**Data section:**
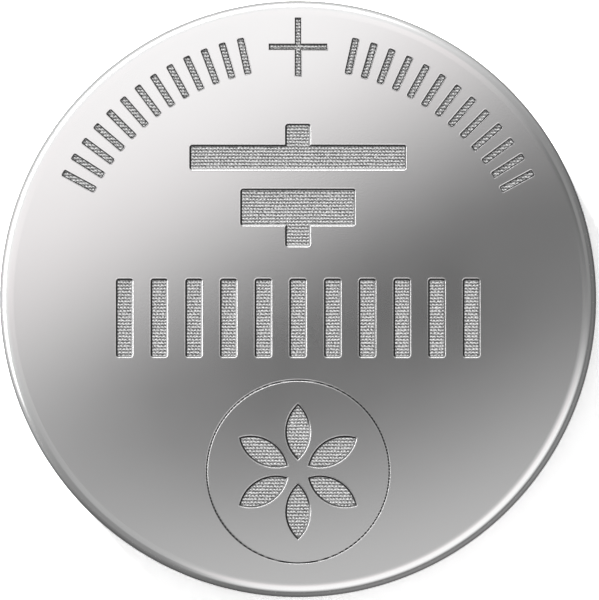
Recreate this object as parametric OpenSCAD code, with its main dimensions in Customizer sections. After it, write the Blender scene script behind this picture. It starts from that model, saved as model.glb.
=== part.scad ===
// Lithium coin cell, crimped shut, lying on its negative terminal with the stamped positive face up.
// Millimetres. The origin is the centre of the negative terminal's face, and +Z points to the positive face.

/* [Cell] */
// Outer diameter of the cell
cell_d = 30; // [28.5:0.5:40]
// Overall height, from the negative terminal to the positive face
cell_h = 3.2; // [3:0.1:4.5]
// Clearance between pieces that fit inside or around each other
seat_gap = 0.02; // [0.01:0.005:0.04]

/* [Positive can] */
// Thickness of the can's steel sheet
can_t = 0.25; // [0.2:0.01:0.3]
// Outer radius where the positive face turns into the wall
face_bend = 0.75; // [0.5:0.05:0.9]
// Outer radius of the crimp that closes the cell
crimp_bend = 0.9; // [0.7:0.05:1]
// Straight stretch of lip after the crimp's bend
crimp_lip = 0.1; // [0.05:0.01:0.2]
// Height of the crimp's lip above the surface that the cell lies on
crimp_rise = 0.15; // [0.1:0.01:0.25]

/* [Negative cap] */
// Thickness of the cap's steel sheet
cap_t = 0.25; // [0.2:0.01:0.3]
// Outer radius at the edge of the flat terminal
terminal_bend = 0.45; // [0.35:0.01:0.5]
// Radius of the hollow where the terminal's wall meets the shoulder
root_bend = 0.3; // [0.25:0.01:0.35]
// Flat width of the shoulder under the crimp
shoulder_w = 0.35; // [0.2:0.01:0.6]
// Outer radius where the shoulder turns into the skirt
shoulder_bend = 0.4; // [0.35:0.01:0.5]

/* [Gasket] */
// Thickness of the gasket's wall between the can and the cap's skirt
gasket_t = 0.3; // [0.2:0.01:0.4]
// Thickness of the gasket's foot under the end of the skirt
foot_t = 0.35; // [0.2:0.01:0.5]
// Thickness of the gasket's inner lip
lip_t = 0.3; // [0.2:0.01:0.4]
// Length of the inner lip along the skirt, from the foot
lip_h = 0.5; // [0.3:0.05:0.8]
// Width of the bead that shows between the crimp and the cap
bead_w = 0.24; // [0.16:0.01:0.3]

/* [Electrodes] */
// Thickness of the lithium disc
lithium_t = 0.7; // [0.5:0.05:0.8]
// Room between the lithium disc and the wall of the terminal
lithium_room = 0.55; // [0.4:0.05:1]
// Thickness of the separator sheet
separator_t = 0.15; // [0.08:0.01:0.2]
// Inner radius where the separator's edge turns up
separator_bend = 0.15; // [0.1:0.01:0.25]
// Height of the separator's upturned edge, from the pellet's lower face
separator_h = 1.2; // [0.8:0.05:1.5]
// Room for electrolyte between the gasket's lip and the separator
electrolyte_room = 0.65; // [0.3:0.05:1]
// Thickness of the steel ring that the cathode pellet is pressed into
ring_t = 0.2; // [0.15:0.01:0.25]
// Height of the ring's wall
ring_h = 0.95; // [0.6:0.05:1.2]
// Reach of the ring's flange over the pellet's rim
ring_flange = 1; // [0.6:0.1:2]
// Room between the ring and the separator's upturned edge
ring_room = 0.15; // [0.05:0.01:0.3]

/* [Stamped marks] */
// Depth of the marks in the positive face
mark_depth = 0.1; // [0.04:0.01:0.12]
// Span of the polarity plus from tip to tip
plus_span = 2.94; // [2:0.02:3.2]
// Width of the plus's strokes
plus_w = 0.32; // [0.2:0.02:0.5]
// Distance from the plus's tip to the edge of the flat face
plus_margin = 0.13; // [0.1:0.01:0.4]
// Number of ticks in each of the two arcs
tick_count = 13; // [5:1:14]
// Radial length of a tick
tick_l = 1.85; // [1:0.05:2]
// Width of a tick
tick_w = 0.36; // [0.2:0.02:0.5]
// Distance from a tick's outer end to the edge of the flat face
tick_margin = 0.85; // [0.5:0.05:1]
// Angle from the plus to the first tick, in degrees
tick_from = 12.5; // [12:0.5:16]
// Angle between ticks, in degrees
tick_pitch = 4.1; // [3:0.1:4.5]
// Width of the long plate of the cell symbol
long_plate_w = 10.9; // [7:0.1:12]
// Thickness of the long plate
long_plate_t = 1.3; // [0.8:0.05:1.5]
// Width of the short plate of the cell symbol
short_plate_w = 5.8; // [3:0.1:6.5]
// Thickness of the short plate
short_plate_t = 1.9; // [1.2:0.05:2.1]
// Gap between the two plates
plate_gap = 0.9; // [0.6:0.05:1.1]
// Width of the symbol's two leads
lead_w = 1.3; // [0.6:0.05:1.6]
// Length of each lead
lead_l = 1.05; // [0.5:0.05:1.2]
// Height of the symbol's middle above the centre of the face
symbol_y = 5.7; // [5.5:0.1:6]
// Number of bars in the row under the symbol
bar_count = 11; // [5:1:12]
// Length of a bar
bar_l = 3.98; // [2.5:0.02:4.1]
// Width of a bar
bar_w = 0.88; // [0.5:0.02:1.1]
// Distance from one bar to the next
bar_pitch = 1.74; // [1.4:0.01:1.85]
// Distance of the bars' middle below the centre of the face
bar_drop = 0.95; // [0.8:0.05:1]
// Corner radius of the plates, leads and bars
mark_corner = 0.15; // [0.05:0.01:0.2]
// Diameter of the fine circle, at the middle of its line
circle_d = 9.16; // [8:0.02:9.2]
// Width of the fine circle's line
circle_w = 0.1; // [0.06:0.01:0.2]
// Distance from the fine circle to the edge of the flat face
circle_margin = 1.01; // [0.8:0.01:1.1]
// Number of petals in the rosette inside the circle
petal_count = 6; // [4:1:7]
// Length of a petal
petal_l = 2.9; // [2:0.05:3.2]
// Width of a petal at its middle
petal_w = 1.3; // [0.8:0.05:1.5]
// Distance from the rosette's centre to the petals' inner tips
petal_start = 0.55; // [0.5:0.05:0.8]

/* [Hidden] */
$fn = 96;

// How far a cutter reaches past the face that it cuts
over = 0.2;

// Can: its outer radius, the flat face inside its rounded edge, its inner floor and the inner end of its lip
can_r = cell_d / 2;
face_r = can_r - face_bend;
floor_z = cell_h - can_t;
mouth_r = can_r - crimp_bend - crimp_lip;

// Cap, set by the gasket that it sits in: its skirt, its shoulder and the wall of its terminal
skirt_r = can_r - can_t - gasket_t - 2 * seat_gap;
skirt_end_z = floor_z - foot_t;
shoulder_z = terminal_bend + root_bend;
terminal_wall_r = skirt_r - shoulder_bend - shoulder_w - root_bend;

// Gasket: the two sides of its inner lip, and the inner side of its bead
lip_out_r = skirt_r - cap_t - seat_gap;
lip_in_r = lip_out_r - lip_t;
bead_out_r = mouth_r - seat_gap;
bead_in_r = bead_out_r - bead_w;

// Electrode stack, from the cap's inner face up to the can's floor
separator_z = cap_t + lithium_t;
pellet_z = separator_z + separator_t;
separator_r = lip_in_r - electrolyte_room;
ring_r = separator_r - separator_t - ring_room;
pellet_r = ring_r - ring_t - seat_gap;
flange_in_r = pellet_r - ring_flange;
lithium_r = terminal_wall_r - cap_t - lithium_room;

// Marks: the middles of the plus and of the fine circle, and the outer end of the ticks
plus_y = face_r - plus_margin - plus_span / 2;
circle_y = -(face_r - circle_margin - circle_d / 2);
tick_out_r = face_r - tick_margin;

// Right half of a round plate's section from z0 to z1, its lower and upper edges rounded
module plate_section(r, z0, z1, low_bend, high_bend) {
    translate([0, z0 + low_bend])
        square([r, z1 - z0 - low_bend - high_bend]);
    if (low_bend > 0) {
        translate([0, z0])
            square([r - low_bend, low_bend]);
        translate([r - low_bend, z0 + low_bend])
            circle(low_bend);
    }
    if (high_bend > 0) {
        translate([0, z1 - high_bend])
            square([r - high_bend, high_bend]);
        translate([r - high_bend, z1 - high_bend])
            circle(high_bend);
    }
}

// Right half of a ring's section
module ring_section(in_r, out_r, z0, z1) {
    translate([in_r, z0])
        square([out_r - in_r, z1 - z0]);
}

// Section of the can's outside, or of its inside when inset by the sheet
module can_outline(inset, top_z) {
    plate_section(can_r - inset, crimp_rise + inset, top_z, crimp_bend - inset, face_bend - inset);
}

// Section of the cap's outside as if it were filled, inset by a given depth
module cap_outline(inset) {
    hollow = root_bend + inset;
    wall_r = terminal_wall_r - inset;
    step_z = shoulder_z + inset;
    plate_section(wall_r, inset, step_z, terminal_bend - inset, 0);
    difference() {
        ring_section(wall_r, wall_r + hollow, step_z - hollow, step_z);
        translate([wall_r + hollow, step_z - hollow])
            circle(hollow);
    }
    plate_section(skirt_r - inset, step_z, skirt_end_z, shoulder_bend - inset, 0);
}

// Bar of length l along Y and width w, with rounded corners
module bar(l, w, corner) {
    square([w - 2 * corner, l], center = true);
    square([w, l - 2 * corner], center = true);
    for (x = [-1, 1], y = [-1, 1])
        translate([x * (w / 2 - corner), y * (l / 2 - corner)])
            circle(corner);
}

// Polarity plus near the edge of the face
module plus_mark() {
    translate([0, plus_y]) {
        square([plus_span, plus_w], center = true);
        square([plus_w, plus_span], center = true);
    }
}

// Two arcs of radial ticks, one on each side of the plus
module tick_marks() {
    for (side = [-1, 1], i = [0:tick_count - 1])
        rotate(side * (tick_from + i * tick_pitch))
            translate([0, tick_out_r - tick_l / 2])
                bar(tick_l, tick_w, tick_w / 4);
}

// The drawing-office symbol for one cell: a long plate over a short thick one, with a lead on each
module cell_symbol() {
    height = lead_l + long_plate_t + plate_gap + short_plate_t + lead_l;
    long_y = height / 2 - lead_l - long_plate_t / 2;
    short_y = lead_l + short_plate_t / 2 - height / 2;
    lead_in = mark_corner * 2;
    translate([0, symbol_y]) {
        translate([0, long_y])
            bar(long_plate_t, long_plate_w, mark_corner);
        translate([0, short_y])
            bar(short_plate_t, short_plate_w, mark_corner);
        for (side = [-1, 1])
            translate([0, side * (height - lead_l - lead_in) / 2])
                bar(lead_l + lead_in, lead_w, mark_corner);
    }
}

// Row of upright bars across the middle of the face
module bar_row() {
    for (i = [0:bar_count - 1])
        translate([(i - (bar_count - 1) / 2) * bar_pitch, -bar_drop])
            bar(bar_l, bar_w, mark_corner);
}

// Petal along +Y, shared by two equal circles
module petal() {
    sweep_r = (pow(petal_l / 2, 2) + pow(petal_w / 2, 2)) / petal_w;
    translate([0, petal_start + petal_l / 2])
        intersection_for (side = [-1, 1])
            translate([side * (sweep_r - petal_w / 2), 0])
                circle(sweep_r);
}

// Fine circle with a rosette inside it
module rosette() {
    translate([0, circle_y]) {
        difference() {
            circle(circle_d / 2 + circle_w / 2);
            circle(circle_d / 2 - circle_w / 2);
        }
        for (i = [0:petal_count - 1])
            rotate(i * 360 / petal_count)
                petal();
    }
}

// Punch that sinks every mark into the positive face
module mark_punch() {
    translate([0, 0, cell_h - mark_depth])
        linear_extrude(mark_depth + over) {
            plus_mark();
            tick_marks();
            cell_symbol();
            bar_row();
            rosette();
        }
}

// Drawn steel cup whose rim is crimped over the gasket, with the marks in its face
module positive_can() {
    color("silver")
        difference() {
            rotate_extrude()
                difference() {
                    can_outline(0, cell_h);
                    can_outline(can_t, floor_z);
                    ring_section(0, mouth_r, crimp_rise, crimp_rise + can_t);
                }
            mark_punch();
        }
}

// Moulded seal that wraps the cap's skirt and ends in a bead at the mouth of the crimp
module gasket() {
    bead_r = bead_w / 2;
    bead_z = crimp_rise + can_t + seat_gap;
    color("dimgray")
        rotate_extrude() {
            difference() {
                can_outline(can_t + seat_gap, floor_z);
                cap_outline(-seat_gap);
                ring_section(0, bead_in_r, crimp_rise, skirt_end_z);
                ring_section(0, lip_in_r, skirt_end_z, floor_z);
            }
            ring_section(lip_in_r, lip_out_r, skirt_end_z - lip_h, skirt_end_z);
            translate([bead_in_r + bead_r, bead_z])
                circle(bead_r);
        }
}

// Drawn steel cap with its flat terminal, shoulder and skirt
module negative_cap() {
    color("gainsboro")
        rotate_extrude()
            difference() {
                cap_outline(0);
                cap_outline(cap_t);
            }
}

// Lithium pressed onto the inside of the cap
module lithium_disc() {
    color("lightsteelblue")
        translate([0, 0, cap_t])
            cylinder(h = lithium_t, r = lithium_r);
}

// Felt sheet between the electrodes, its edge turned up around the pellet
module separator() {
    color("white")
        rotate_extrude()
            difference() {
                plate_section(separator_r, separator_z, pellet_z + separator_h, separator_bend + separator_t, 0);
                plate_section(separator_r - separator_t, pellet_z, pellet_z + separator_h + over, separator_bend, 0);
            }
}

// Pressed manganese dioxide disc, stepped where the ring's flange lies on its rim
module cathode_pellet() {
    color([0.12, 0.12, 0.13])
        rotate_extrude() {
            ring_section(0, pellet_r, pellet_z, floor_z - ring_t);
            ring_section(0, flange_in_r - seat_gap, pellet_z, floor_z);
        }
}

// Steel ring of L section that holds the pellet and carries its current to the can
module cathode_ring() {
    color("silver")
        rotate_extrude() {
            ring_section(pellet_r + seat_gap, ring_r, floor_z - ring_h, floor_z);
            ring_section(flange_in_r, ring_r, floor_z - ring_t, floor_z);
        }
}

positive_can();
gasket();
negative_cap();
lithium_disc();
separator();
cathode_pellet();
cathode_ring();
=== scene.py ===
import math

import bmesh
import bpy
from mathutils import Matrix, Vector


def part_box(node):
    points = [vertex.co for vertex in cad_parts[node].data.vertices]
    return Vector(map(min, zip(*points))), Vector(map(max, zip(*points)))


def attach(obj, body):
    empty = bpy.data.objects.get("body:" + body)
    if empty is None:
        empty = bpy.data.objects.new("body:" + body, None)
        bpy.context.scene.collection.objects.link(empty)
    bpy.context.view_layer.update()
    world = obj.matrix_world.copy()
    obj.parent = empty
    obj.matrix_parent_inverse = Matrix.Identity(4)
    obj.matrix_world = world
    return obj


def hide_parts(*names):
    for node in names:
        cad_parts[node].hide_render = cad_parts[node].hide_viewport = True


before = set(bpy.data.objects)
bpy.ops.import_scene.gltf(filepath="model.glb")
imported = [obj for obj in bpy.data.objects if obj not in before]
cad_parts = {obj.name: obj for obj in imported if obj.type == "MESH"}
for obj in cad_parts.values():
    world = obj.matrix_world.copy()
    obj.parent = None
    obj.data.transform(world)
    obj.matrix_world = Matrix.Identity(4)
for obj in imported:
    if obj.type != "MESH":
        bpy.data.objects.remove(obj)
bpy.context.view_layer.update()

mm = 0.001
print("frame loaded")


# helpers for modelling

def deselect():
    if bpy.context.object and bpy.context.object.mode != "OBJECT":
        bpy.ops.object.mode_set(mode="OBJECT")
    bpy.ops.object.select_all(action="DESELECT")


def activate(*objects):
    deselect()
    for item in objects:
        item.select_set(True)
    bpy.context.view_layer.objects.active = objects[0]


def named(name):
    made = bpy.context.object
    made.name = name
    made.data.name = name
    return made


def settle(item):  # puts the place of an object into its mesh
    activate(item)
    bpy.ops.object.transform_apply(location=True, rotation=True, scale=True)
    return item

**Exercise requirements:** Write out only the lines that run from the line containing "positive_can();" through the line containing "# helpers for modelling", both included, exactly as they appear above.

**The solution:**
positive_can();
gasket();
negative_cap();
lithium_disc();
separator();
cathode_pellet();
cathode_ring();
=== scene.py ===
import math

import bmesh
import bpy
from mathutils import Matrix, Vector


def part_box(node):
    points = [vertex.co for vertex in cad_parts[node].data.vertices]
    return Vector(map(min, zip(*points))), Vector(map(max, zip(*points)))


def attach(obj, body):
    empty = bpy.data.objects.get("body:" + body)
    if empty is None:
        empty = bpy.data.objects.new("body:" + body, None)
        bpy.context.scene.collection.objects.link(empty)
    bpy.context.view_layer.update()
    world = obj.matrix_world.copy()
    obj.parent = empty
    obj.matrix_parent_inverse = Matrix.Identity(4)
    obj.matrix_world = world
    return obj


def hide_parts(*names):
    for node in names:
        cad_parts[node].hide_render = cad_parts[node].hide_viewport = True


before = set(bpy.data.objects)
bpy.ops.import_scene.gltf(filepath="model.glb")
imported = [obj for obj in bpy.data.objects if obj not in before]
cad_parts = {obj.name: obj for obj in imported if obj.type == "MESH"}
for obj in cad_parts.values():
    world = obj.matrix_world.copy()
    obj.parent = None
    obj.data.transform(world)
    obj.matrix_world = Matrix.Identity(4)
for obj in imported:
    if obj.type != "MESH":
        bpy.data.objects.remove(obj)
bpy.context.view_layer.update()

mm = 0.001
print("frame loaded")


# helpers for modelling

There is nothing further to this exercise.